Pero, a su vez, me invade un sentimiento contradictorio. En ocasiones, cuando veo que la mayor parte de este país lo único que quiere es Gran Hermano Vip y un partido de fútbol –si es posible, un Madrid-Barça- y que no es capaz de movilizarse ni cuando le roban lo que es suyo, se me filtra un venenoso pensamiento que algo de despotismo sí que aloja. Detesto a la masa y valoro al individuo. Pero en un sistema como el nuestro, la masa es la mayoría y la decisión de la mayoría es vinculante. En ese instante es cuando me pregunto: ¿Qué es la mayoría? Si hay cinco millones de espectadores que ven cómo Belén Esteban gana Gran Hermano Vip, ¿es eso la mayoría? ¿Y qué están haciendo los 42 millones de espectadores restantes? ¿No son esos mayoría? Entonces comprendo que no basta con ser mayoría; debe ser una mayoría visible. Ojalá muchos comprendieran eso cuando llegan las elecciones.

Cierro los ojos ante el desagradable berrido de los comisarios políticos que pretenden sembrar el miedo para mantenernos quietos, asustados, para que saquemos al conservador que llevamos dentro porque todos, quien más y quien menos, tenemos algo que deseamos conservar. Y apelar a eso es apelar a un pensamiento de 1814.

Pienso en qué sería hoy España si nos hubiésemos dejado influir por la Ilustración francesa en lugar de volver a reivindicar valores caducos amparados por la bendita madre Iglesia. Tal vez nos hubiese ido mejor si hubiésemos apostado por Pepe Botella y no por Fernando VII. Al fin y al cabo, la historia es vengativa y, al final, ya ven, en Madrid hemos tenido que tragar con una Botella impuesta de la que nadie quería beber. Eso de “lo nuestro ante todo” aunque ‘lo nuestro’ sea una basura, me parece algo tan primitivo como la llamada la sangre. Ensalzamos a Agustina de Aragón cuando deberíamos admirar a Rousseau. Padecimos los desvaríos ominosos de Fernando VII como ahora tragamos con una ley mordaza y un gobierno absolutista –porque una mayoría absoluta parlamentaria es lo más parecido a un absolutismo democrático-. Trágala, trágala, perro. Seguimos presumiendo de lo ejemplares que somos cuando, si algo nos caracteriza, es la ausencia de actitudes ejemplarizantes. Cuanto antes asumamos que todo lo modélico de nuestro discurso forma parte de la utopía que hemos creado sobre nosotros mismos quizá podamos empezar a cambiar nuestra realidad.

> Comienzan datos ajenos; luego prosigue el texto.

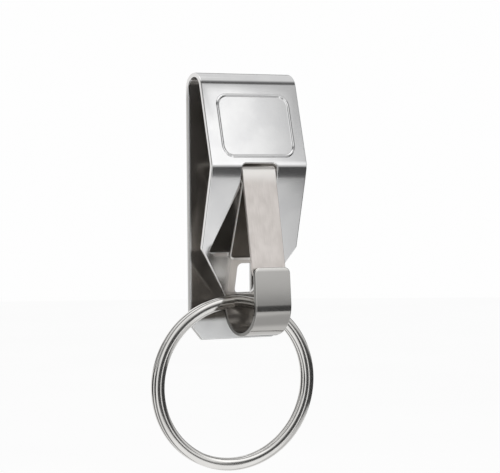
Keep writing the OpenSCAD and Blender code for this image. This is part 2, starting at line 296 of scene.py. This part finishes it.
def sheet_piece(name, bend, loops, thick, edge, bands, seam, relief=None, relief_lines=()):
    """A punched strip: flat outline and holes, rounded cut edges, then bent along its middle line.
    bands are the stations of its bends, and at the seam, a place along it, the edge stays square."""
    loops = [l if (signed_area(l) > 0) == (i == 0) else l[::-1] for i, l in enumerate(loops)]
    inner = []
    for loop in loops:
        moved = loop - edge * outward(loop)[1]
        moved[np.isclose(loop[:, 1], seam), 1] = seam
        inner.append(moved)
    xy, tris = flat_triangles(inner, bands, relief_lines)
    m = len(xy)
    rise, slope_x, slope_s = relief(xy) if relief else np.zeros((3, m))

    # The two faces, upper one first; the relief stands on the lower one
    down = np.stack([-slope_x, -slope_s, -np.ones(m)], 1)
    flat_xy, flat_n = [xy, xy], [np.full(m, thick / 2), -thick / 2 - rise]
    normals = [np.tile([0.0, 0.0, 1.0], (m, 1)), down / np.linalg.norm(down, axis=1, keepdims=True)]
    faces = [tuple(t) for t in tris] + [tuple(t[::-1] + m) for t in tris]

    # The rounded cut edge, row by row round each rim from the upper face to the lower one
    total = 2 * m
    arc = [(1, k) for k in range(1, EDGE_ROWS + 1)] + [(-1, k) for k in range(EDGE_ROWS, 0, -1)]
    for rim in rims_of(tris):
        loop = xy[rim]
        unit, mitre = outward(loop)
        square = np.isclose(loop[:, 1], seam)
        unit[square] = np.sign(unit[square]) * (1, 0)
        mitre[square, 1] = 0
        rows = [np.array(rim)]
        for side, k in arc:
            t = math.radians(90 * k / EDGE_ROWS)
            flat_xy.append(loop + mitre * edge * math.sin(t))
            flat_n.append(np.full(len(rim), side * (thick / 2 - edge * (1 - math.cos(t)))))
            lift = np.full((len(rim), 1), side * math.cos(t))
            normals.append(np.concatenate([unit * math.sin(t), lift], 1))
            rows.append(total + np.arange(len(rim)))
            total += len(rim)
        rows.append(np.array(rim) + m)
        for over, under in zip(rows, rows[1:]):
            faces += zip(over, under, np.roll(under, -1), np.roll(over, -1))

    flat_xy, flat_n, normals = (np.concatenate(parts) for parts in (flat_xy, flat_n, normals))
    points, vectors = bend.place(*flat_xy.T, flat_n, normals)
    mesh = bpy.data.meshes.new(name)
    mesh.from_pydata(points.tolist(), [], [tuple(int(v) for v in f) for f in faces])
    mesh.shade_smooth()
    uv = mesh.uv_layers.new(name="sheet")
    index = np.zeros(len(mesh.loops), int)
    mesh.loops.foreach_get("vertex_index", index)
    uv.data.foreach_set("uv", (flat_xy[index] * MM).astype(np.float32).ravel())
    side = mesh.attributes.new("side", "FLOAT", "POINT")
    side.data.foreach_set("value", (flat_n / thick * 2).astype(np.float32))
    mesh.update()
    mesh.normals_split_custom_set_from_vertices(vectors.tolist())
    return show(name, mesh)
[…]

El pasado martes, 14 de abril, no pude evitar pensar qué hubiese sido de España si no se hubieran levantado los golpistas contra la II República o si el bando republicano hubiese ganado la Guerra Civil. Y no les miento si les cuento que intuí una España con más valores, con más dignidad, con mejores principios. No soy de los que ensalzan la república en sí misma, como modelo de Estado. Rajoy podría ser un legítimo presidente de la República y estaríamos exactamente igual de jodidos y reprimidos que ahora. Soy de los que antepone los valores éticos, los principios progresistas, la libertad y la educación por encima de la represión y el miedo. Y no me importa si esos valores llegan ratificados por una república o por una monarquía. Ese es el menor de nuestros problemas cuando habitamos un país en el que, aún hoy, España, Dios y Patria siguen siendo argumentos válidos.

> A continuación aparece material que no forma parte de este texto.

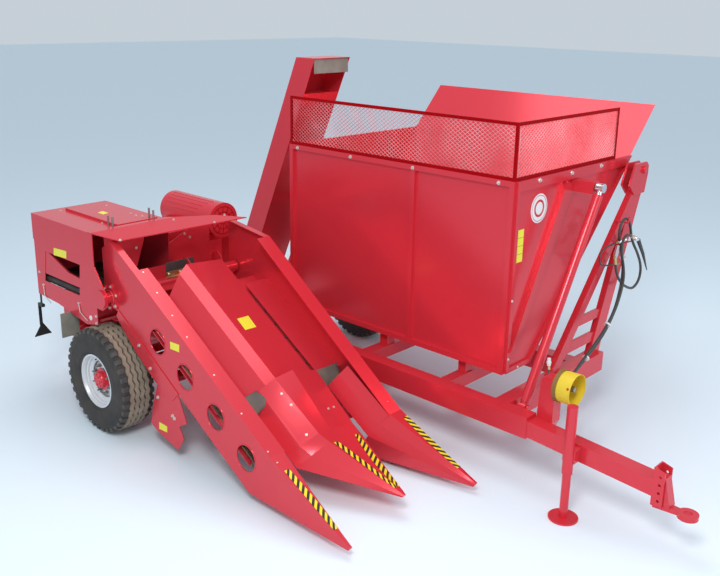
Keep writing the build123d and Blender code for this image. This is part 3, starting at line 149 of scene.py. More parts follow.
class Shader:
    """One node material with a Principled shader."""

    def __init__(self, name: str) -> None:
        """Starts an empty material of that name."""
        self.material = bpy.data.materials.new(name)
        self.material.use_nodes = True
        self.tree = self.material.node_tree
        self.tree.nodes.clear()
        self.surface = self.tree.nodes.new("ShaderNodeBsdfPrincipled")
        output = self.tree.nodes.new("ShaderNodeOutputMaterial")
        self.tree.links.new(self.surface.outputs["BSDF"], output.inputs["Surface"])

    def node(self, kind: str, settings: dict | None = None,
             values: dict | None = None) -> bpy.types.Node:
        """Adds a node.

        Args:
            kind: the node's type name.
            settings: attributes that are set before its sockets.
            values: numbers, colours or sockets for its inputs, by name or place.

        Returns:
            The new node.
        """
        made = self.tree.nodes.new(kind)
        for key, value in (settings or {}).items():
            setattr(made, key, value)
        for key, value in (values or {}).items():
            self.feed(made.inputs[key], value)
        return made

    def feed(self, target: bpy.types.NodeSocket, value: object) -> None:
        """Links or sets one input."""
        if isinstance(value, Socket):
            self.tree.links.new(value.link, target)
        elif isinstance(value, (tuple, list)) and len(value) == 3 and target.type == "RGBA":
            target.default_value = (*value, 1.0)
        else:
            target.default_value = value

    def maths(self, operation: str, first: Value, second: Value) -> Socket:
        """Math node of two values."""
        made = self.node("ShaderNodeMath", {"operation": operation}, {0: first, 1: second})
        return Socket(self, made.outputs[0])

    def place(self, output: str = "Object") -> Socket:
        """Object coordinates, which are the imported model's metres, or another map by name."""
        return Socket(self, self.node("ShaderNodeTexCoord").outputs[output])

    def split(self, vector: Socket) -> tuple[Socket, Socket, Socket]:
        """The three parts of a vector."""
        made = self.node("ShaderNodeSeparateXYZ", None, {0: vector})
        return tuple(Socket(self, out) for out in made.outputs)

    def noise(self, scale: float, detail: float = 4.0) -> Socket:
        """Noise on object coordinates, between zero and one."""
        made = self.node("ShaderNodeTexNoise", None,
                         {"Vector": self.place(), "Scale": scale, "Detail": detail})
        return Socket(self, made.outputs[0])

    def ramp(self, value: Socket, low: float, high: float) -> Socket:
        """Stretches the part between low and high to zero and one."""
        made = self.node("ShaderNodeMapRange", {"clamp": True},
                         {"Value": value, "From Min": low, "From Max": high})
        return Socket(self, made.outputs[0])

    def mix(self, factor: Value, first: Union[Socket, Colour],
            second: Union[Socket, Colour]) -> Socket:
        """Blend of two colours, whose inputs are the node's sixth and seventh."""
        made = self.node("ShaderNodeMix", {"data_type": "RGBA"}, {0: factor, 6: first, 7: second})
        return Socket(self, made.outputs[2])

    def bump(self, height: Socket, strength: float, distance: float) -> None:
        """Feeds the normal with a height."""
        made = self.node("ShaderNodeBump", None,
                         {"Height": height, "Strength": strength, "Distance": distance})
        self.feed(self.surface.inputs["Normal"], Socket(self, made.outputs[0]))

    def finish(self, **values: object) -> bpy.types.Material:
        """Sets the surface's inputs by name, with spaces as underscores."""
        for key, value in values.items():
            self.feed(self.surface.inputs[key.replace("_", " ")], value)
        return self.material


@dataclass(frozen=True)
class Paint:
    """Sprayed gloss paint on sheet and tube, with faint waves, and dust below a height."""

    name: str
    colour: Colour
    patch_colour: Colour
    dust: float = 0.25
    roughness: float = 0.34
    earth: Colour = (0.30, 0.22, 0.17)
    dust_top: float = 0.9
    coat: float = 0.08
    coat_roughness: float = 0.10
    specular: float = 0.02

    def material(self) -> bpy.types.Material:
        """Node material of the paint."""
        shader = Shader(self.name)
        _, _, height = shader.split(shader.place())
        patches = shader.noise(2.2, 3.0)
        waves = shader.noise(9.0, 2.0)
        specks = shader.noise(55.0, 2.0)
        low = 1 - shader.ramp(height, 0.0, self.dust_top)
        dust = shader.ramp(patches, 0.52, 0.78) * low * self.dust
        # Patches blend the paint's colour with its second colour. For most paints this is random tone;
        # on the mesh's paint the patches are painted glints of light.
        colour = shader.mix(shader.ramp(patches, 0.3, 0.7), self.colour, self.patch_colour)
        colour = shader.mix(dust, colour, self.earth)
        rough = self.roughness + shader.ramp(specks, 0.35, 0.75) * 0.10 + dust * 0.4
        shader.bump(waves * 0.7 + specks * 0.3, 0.12, 0.004)
        return shader.finish(Base_Color=colour, Roughness=rough, Coat_Weight=self.coat,
                             Coat_Roughness=self.coat_roughness, Specular_IOR_Level=self.specular)


@dataclass(frozen=True)
class Steel:
    """Bare metal: turned, zinc plated, galvanised or worn."""

    name: str
    colour: Colour
    stain: Colour
    stained: float
    roughness: float
    metallic: float = 0.9

    def material(self) -> bpy.types.Material:
        """Node material of the metal."""
        shader = Shader(self.name)
        blotch = shader.noise(14.0, 6.0)
        grain = shader.noise(180.0, 2.0)
        mask = shader.ramp(blotch, 0.42, 0.72) * self.stained
        colour = shader.mix(mask, self.colour, self.stain)
        rough = self.roughness + mask * 0.3 + grain * 0.08
        shader.bump(grain * 0.5 + blotch * 0.5, 0.18, 0.001)
        return shader.finish(Base_Color=colour, Roughness=rough, Metallic=self.metallic - mask * 0.6)


@dataclass(frozen=True)
class Rubber:
    """Matt rubber with blotches of dry earth."""

    name: str
    colour: Colour
    earth: Colour
    earthy: float
    roughness: float = 0.72

    def material(self) -> bpy.types.Material:
        """Node material of the rubber."""
        shader = Shader(self.name)
        blotch = shader.noise(9.0, 5.0)
        grain = shader.noise(240.0, 2.0)
        mask = shader.ramp(blotch, 0.3, 0.75) * self.earthy
        colour = shader.mix(mask, self.colour, self.earth)
        shader.bump(grain, 0.25, 0.0012)
        return shader.finish(Base_Color=colour, Roughness=self.roughness + mask * 0.15)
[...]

Tal vez tenga razón Ramírez de Haro cuando dice que las dos españas están hoy más vivas que nunca. Tal vez tenga más en común con él de lo que pensaba. Nunca pensé tener vínculos con un marqués. Prejuicios proletarios. Pero si el propio cuñado de Esperanza Aguirre ha sido destituido de su cargo como diplomático en la Embajada de España en Belgrado por el texto de Trágala, trágala, tal vez esos vínculos no sean tan ajenos. Como los lazos que nos permitieron escribir nuestra transición. Había un objetivo final y un enemigo común. No se crean que los tiempos han cambiado tanto. El ministerio de Exteriores argumentó que la decisión de cesar a Ramírez de Haro se basaba en sus críticas a la monarquía y a la Iglesia católica. Todo muy 1814. Piénsenlo.